Os irmãos Ivo, Ilton e João Vincentini, proprietários de áreas relativamente pequenas no entorno da Terra Indígena, venderam suas terras paulatinamente desde os anos 90 ao empresário Nei Frâncio, que as juntou em fazendas e, algumas vezes, recebeu autorizações para desmatamento em cada um dos fragmentos adquiridos. Isso tornou impossível a manutenção das reservas legais. Essas fazendas têm acesso à BR-163 através da chamada rodovia da soja – prolongamento da MT 225. Delas, foram identificadas três estradas de terra com extensão de cerca de 15 quilômetros até a divisa do Parque Indígena do Xingu. É através dela que boa parte da madeira é escoada.
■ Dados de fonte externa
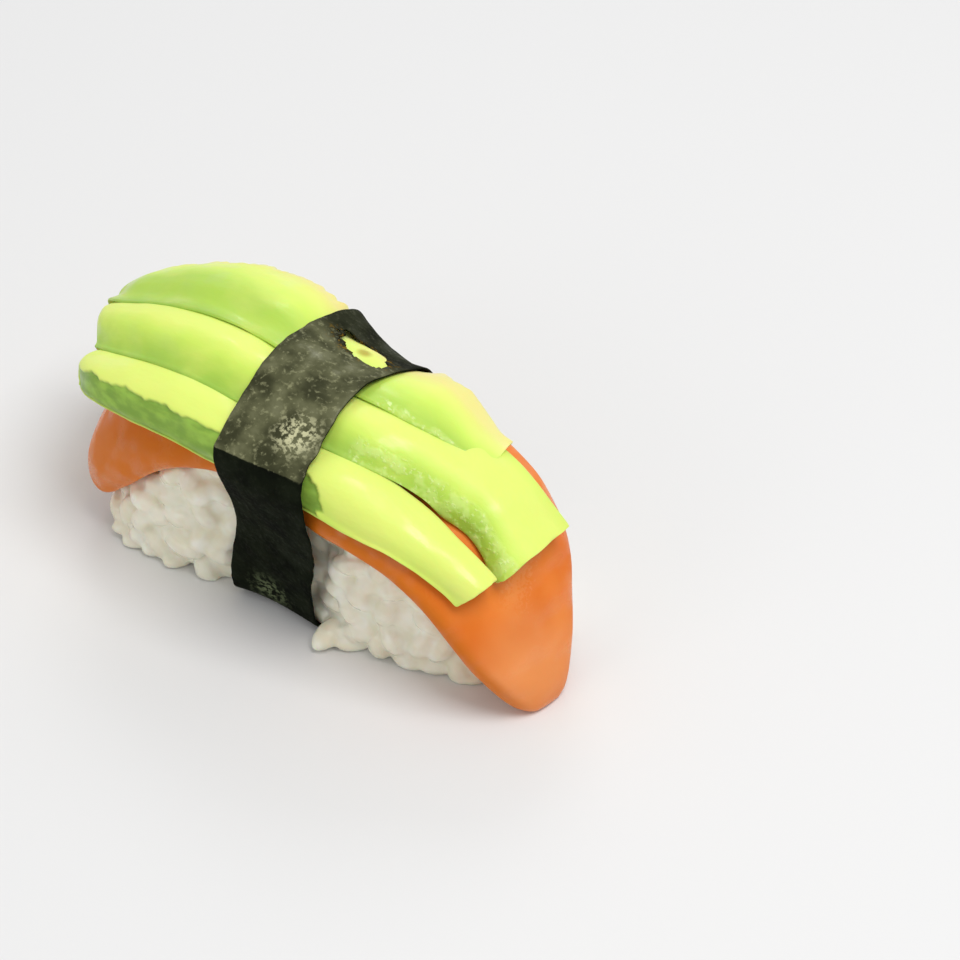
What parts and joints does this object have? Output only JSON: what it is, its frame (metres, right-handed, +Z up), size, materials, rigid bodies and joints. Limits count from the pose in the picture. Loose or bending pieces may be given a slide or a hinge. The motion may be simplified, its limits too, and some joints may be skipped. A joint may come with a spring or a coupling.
{
  "type": "salmon nigiri",
  "caption": "Oblong block of pressed rice under a draped slice of raw salmon, with overlapping avocado slices on top and a band of dried seaweed wrapped round the middle.",
  "frame": {"origin": "on the rice's flat underside, under the middle of the seaweed band", "axes": "+X along the nigiri towards the salmon's long tongue, -Y to the front, +Z up"},
  "size_m": [0.0752, 0.0322, 0.0332],
  "materials": {
    "rice": "moist, off-white cooked rice",
    "salmon": "moist, smooth raw salmon flesh",
    "avocado": "moist, smooth ripe avocado flesh",
    "seaweed": "dried seaweed sheet with a dull sheen"
  },
  "bodies": {
    "root": {"rice": "rice", "salmon": "salmon", "avocado_front": "avocado", "avocado_middle": "avocado", "avocado_back": "avocado", "nori_belt": "seaweed"}
  },
  "joints": []
}
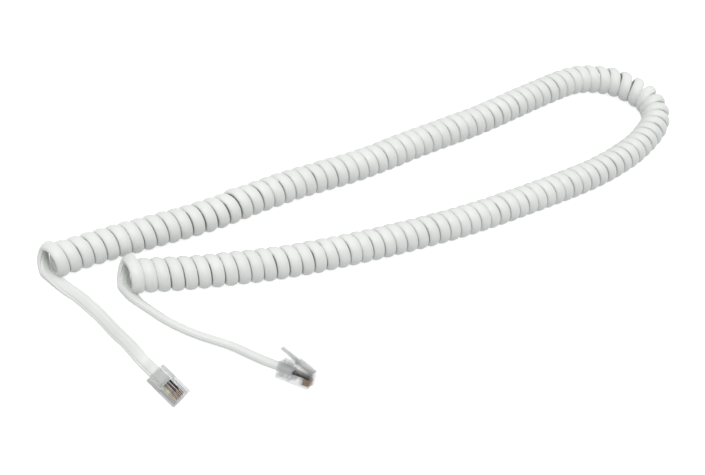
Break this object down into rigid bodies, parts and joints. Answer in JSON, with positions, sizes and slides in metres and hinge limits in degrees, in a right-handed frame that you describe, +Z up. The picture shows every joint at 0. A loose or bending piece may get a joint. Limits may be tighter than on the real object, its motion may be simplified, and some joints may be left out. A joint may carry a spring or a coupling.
{
  "type": "coiled telephone handset cord",
  "caption": "Coiled handset cord for a corded telephone: a white curly flat cord lying in a long U, with a clear latching modular plug on each straight tail.",
  "frame": {"origin": "on the table, under the middle of the object's box", "axes": "+X along the U's arms towards the bend, +Y across the arms from the front one to the back one, +Z up from the table"},
  "size_m": [0.2841, 0.1042, 0.0122],
  "materials": {
    "white_pvc": "semi-gloss soft vinyl",
    "clear_plastic": "clear moulded polycarbonate",
    "gold_contact": "gold-plated",
    "black_insulation": "smooth insulation",
    "red_insulation": "smooth insulation",
    "green_insulation": "smooth insulation",
    "yellow_insulation": "smooth insulation"
  },
  "bodies": {
    "cord": {"coil_cord": "white_pvc", "tail_a": "white_pvc", "tail_b": "white_pvc", "housing_a": "clear_plastic", "contact_1_a": "gold_contact", "contact_2_a": "gold_contact", "contact_3_a": "gold_contact", "contact_4_a": "gold_contact", "conductor_black_a": "black_insulation", "conductor_red_a": "red_insulation", "conductor_green_a": "green_insulation", "conductor_yellow_a": "yellow_insulation", "jacket_clamp_a": "clear_plastic", "wire_clamp_a": "clear_plastic", "housing_b": "clear_plastic", "contact_1_b": "gold_contact", "contact_2_b": "gold_contact", "contact_3_b": "gold_contact", "contact_4_b": "gold_contact", "conductor_black_b": "black_insulation", "conductor_red_b": "red_insulation", "conductor_green_b": "green_insulation", "conductor_yellow_b": "yellow_insulation", "jacket_clamp_b": "clear_plastic", "wire_clamp_b": "clear_plastic"},
    "latch_a": {"latch_a": "clear_plastic"},
    "latch_b": {"latch_b": "clear_plastic"}
  },
  "joints": [
    {"name": "latch_a_press", "type": "hinge", "parent": "cord", "child": "latch_a", "pos_m": [-0.1245, -0.03647, 0.00204], "axis": [0.835, 0.1937, 0.515], "range_deg": [0, 6.5], "stiffness_Nm_per_rad": 0.15},
    {"name": "latch_b_press", "type": "hinge", "parent": "cord", "child": "latch_b", "pos_m": [-0.08175, -0.04828, 0.0087], "axis": [-0.7974, -0.4053, 0.4471], "range_deg": [0, 6.5], "stiffness_Nm_per_rad": 0.15}
  ]
}
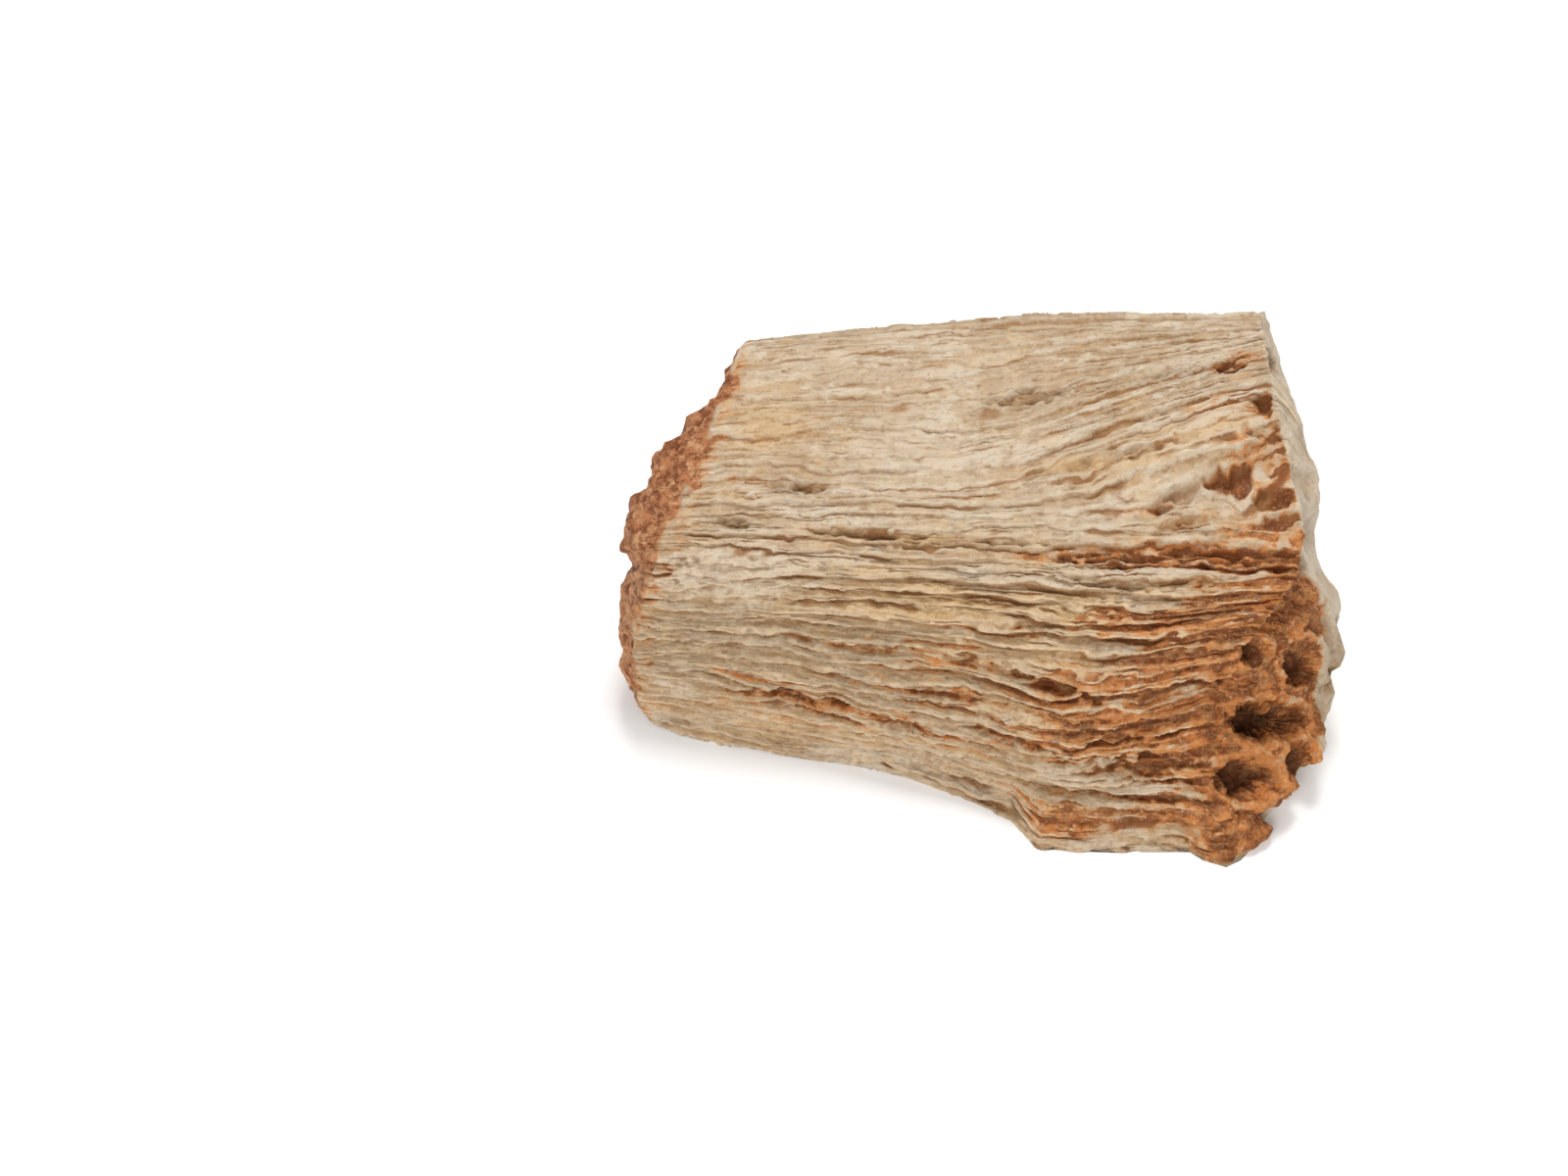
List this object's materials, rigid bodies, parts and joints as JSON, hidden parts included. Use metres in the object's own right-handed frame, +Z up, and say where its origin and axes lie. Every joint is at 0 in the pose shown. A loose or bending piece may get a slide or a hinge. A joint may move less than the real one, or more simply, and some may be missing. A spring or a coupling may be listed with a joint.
{
  "type": "fossil coral",
  "caption": "Block of fossil colonial coral, split along its corallites into ridges and ragged ledges, with open cups on the growth end and a worn rusty crust on the other.",
  "frame": {"origin": "middle of the block in plan, on the plane it rests on", "axes": "+X along the corallites towards the growth end with the open cups, +Y towards the steep back, +Z up from the flat base"},
  "size_m": [0.1042, 0.0712, 0.0439],
  "materials": {
    "coral_limestone": "matte"
  },
  "bodies": {
    "root": {"fossil_coral": "coral_limestone"}
  },
  "joints": []
}
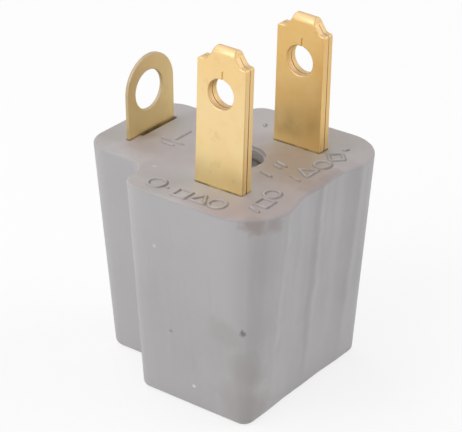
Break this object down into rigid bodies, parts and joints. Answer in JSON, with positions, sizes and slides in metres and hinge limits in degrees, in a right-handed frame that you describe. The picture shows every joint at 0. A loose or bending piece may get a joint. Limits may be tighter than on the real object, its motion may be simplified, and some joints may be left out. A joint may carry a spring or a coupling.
{
  "type": "grounding plug adapter",
  "caption": "Three-hole socket to two-blade plug adapter: grey drafted body with a fluted grip side, folded brass blades and a ring tab for the earth screw.",
  "frame": {"origin": "midway between the two blades' centre lines, on the socket face, which the adapter stands on", "axes": "+Z from the socket face to the blades' tips, +X from the near blade to the far blade, +Y towards the ring tab"},
  "size_m": [0.0236, 0.027, 0.0403],
  "materials": {
    "housing_plastic": "moulded, warm neutral grey, satin-matte",
    "cover_plastic": "moulded, warm neutral grey, satin-matte",
    "blade_brass": "rolled and stamped, bright, lightly scratched",
    "ground_brass": "rolled and stamped, a little duller than the blades",
    "rivet_steel": "plated, dull"
  },
  "bodies": {
    "root": {"housing": "housing_plastic", "socket_cover": "cover_plastic", "near_blade_contact": "blade_brass", "far_blade_contact": "blade_brass", "ground_contact": "ground_brass", "cover_rivet": "rivet_steel"}
  },
  "joints": []
}
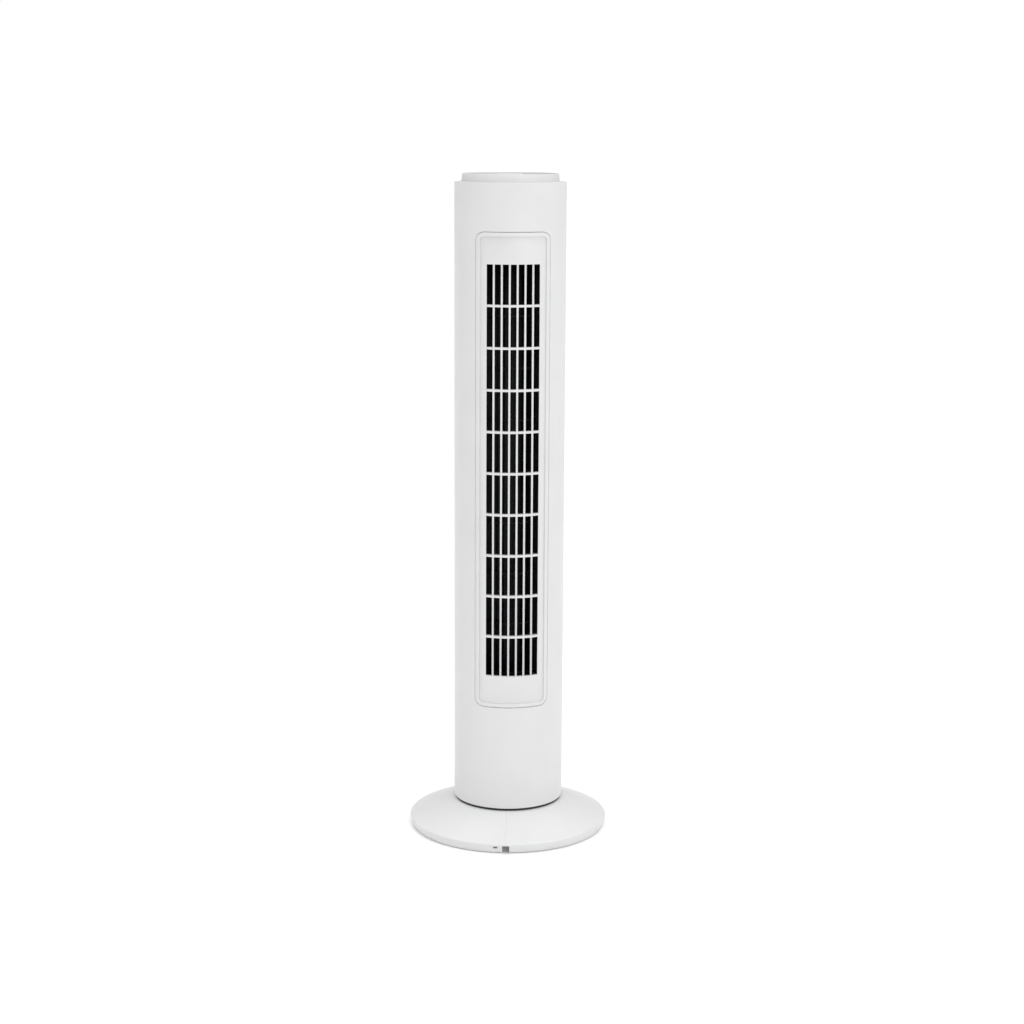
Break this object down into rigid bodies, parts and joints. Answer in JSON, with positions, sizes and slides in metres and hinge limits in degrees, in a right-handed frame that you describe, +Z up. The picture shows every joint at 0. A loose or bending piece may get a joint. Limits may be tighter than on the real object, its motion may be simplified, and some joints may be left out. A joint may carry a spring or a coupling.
{
  "type": "tower fan",
  "caption": "White round tower fan on a round two-piece base, with a slotted front grille, raised top collar, rear intake slats and a swinging column.",
  "frame": {"origin": "centre of the base on the floor, under the column's axis", "axes": "+Z up along the column, front grille towards -Y, +X to the right for a viewer facing the front"},
  "size_m": [0.23, 0.23, 0.7567],
  "materials": {
    "shell_white": "white moulded ABS, satin",
    "panel_grey": "light grey moulded plastic, fine texture",
    "key_white": "white moulded keys",
    "key_grey": "grey moulded off key",
    "knob_white": "white moulded dial",
    "rubber_dark": "moulded rubber",
    "swivel_black": "dark moulded nylon",
    "acetal": "natural acetal",
    "wheel_black": "black moulded plastic",
    "duct_dark": "dark moulded plastic",
    "zinc": "zinc-plated steel",
    "steel": "ground steel",
    "bronze": "sintered bronze",
    "shield_alu": "pressed aluminium",
    "lamination": "stacked steel laminations",
    "copper": "enamelled copper wire",
    "switch_dark": "dark switch housing",
    "timer_cream": "cream timer case",
    "capacitor_white": "white film capacitor case",
    "wire_sleeve": "black wire sleeve"
  },
  "bodies": {
    "base": {"base_half_left": "shell_white", "base_half_right": "shell_white", "rubber_feet": "rubber_dark", "cord_grommet": "rubber_dark", "pivot_plate": "swivel_black", "thrust_washer": "acetal", "lock_nut": "swivel_black", "swivel_retainer": "zinc", "retainer_screws": "zinc"},
    "column": {"bottom_cover": "shell_white", "front_shell": "shell_white", "rear_shell": "shell_white", "shell_screws": "zinc", "front_grille": "shell_white", "carry_handle": "shell_white", "top_cap": "shell_white", "control_panel": "panel_grey", "switch_bank": "switch_dark", "timer_body": "timer_cream", "bearing_plate": "duct_dark", "bearing_bush": "bronze", "stator": "lamination", "windings": "copper", "motor_shield_upper": "shield_alu", "motor_shield_lower": "shield_alu", "motor_plate": "duct_dark", "motor_mounts": "rubber_dark", "motor_screws": "zinc", "capacitor": "capacitor_white", "swing_bracket": "zinc", "bracket_screws": "zinc", "swing_motor": "shield_alu", "air_guide": "duct_dark", "vortex_tongue": "duct_dark", "wire_harness": "wire_sleeve", "lead_clamp": "swivel_black"},
    "wheel": {"impeller": "wheel_black", "motor_shaft": "steel", "rotor": "lamination", "stub_shaft": "steel"},
    "timer_dial": {"timer_knob": "knob_white", "timer_spindle": "steel"},
    "crank": {"swing_crank": "acetal", "swing_shaft": "steel"},
    "key_0": {"key_0": "key_grey"},
    "key_1": {"key_1": "key_white"},
    "key_2": {"key_2": "key_white"},
    "key_3": {"key_3": "key_white"},
    "swing_key": {"swing_key": "key_white"}
  },
  "joints": [
    {"name": "swing", "type": "hinge", "parent": "base", "child": "column", "pos_m": [0, 0, 0.036], "axis": [0, 0, 1], "range_deg": [-39.8, 30.2]},
    {"name": "wheel_spin", "type": "hinge", "parent": "column", "child": "wheel", "pos_m": [0, 0.004, 0.4], "axis": [0, 0, 1], "continuous": true},
    {"name": "crank_turn", "type": "hinge", "parent": "column", "child": "crank", "pos_m": [0, 0.016, 0.05], "axis": [0, 0, 1], "range_deg": [-95.9, 126.1]},
    {"name": "timer_turn", "type": "hinge", "parent": "column", "child": "timer_dial", "pos_m": [0, 0.018, 0.75], "axis": [0, 0, -1], "range_deg": [0, 270]},
    {"name": "key_0_press", "type": "slide", "parent": "column", "child": "key_0", "axis": [0, 0, -1], "range_m": [0, 0.003], "stiffness_N_per_m": 300, "springref_m": -0.002},
    {"name": "key_1_press", "type": "slide", "parent": "column", "child": "key_1", "axis": [0, 0, -1], "range_m": [0, 0.003], "stiffness_N_per_m": 300, "springref_m": -0.002},
    {"name": "key_2_press", "type": "slide", "parent": "column", "child": "key_2", "axis": [0, 0, -1], "range_m": [0, 0.003], "stiffness_N_per_m": 300, "springref_m": -0.002},
    {"name": "key_3_press", "type": "slide", "parent": "column", "child": "key_3", "axis": [0, 0, -1], "range_m": [0, 0.003], "stiffness_N_per_m": 300, "springref_m": -0.002},
    {"name": "swing_key_press", "type": "slide", "parent": "column", "child": "swing_key", "axis": [0, 0, -1], "range_m": [0, 0.003], "stiffness_N_per_m": 300, "springref_m": -0.002}
  ],
  "couplings": [
    {"joint": "crank_turn", "follows": "swing", "ratio": -3.143}
  ]
}
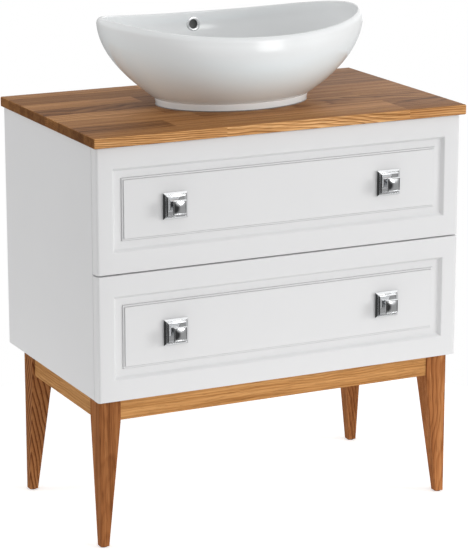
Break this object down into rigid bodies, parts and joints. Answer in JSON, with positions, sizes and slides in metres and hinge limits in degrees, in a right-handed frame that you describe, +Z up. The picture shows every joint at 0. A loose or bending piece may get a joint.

Ivo é acusado de grilagem de terras e de comandar conflitos com garimpeiros e agricultores em Itaituba, no Pará. Ilton é dono da empresa Rural Biodiesel, na cidade sul-mato-grossense de Eldorado e aguarda a liberação de 41 milhões de reais do BNDES para implementar seu negócio no estado vizinho. E João é proprietário do Xingu Refúgio Amazônico, que explora turisticamente as etnias Waurá e Trumai, cobrando ingressos para visitação no parque. Eles e os engenheiros florestais responsáveis pelos planos de manejo dessas áreas, todos falsos, receberam ordem de prisão temporária.

Já Manoel Messias Sales, prefeito de Feliz Natal, também foi investigado por desmatamento em área de reserva legal, preservação permanente e até instalou, por sua conta em uma de suas fazendas, uma placa indicando manejo florestal que não foi autorizado por nenhum órgão ambiental. O influente deputado Mauro Savi também é acusado de coordenar a invasão de algumas áreas.

Tantas denúncias e processos entregues ao MPF foram, segundo Tavares, suficientes para encher dois carrinhos de bagagem, como os de aeroportos. Com base nesses documentos, o Ibama sugere que os planos de manejo e aprovações futuras de licenciamentos sejam feitos considerando a propriedade como um todo, unificando as matrículas, que permitem fragmentar todas as porções florestadas. A exigência de estudo de impacto ambiental e interdição imediata de todos os planos de manejo da área também foram recomendados.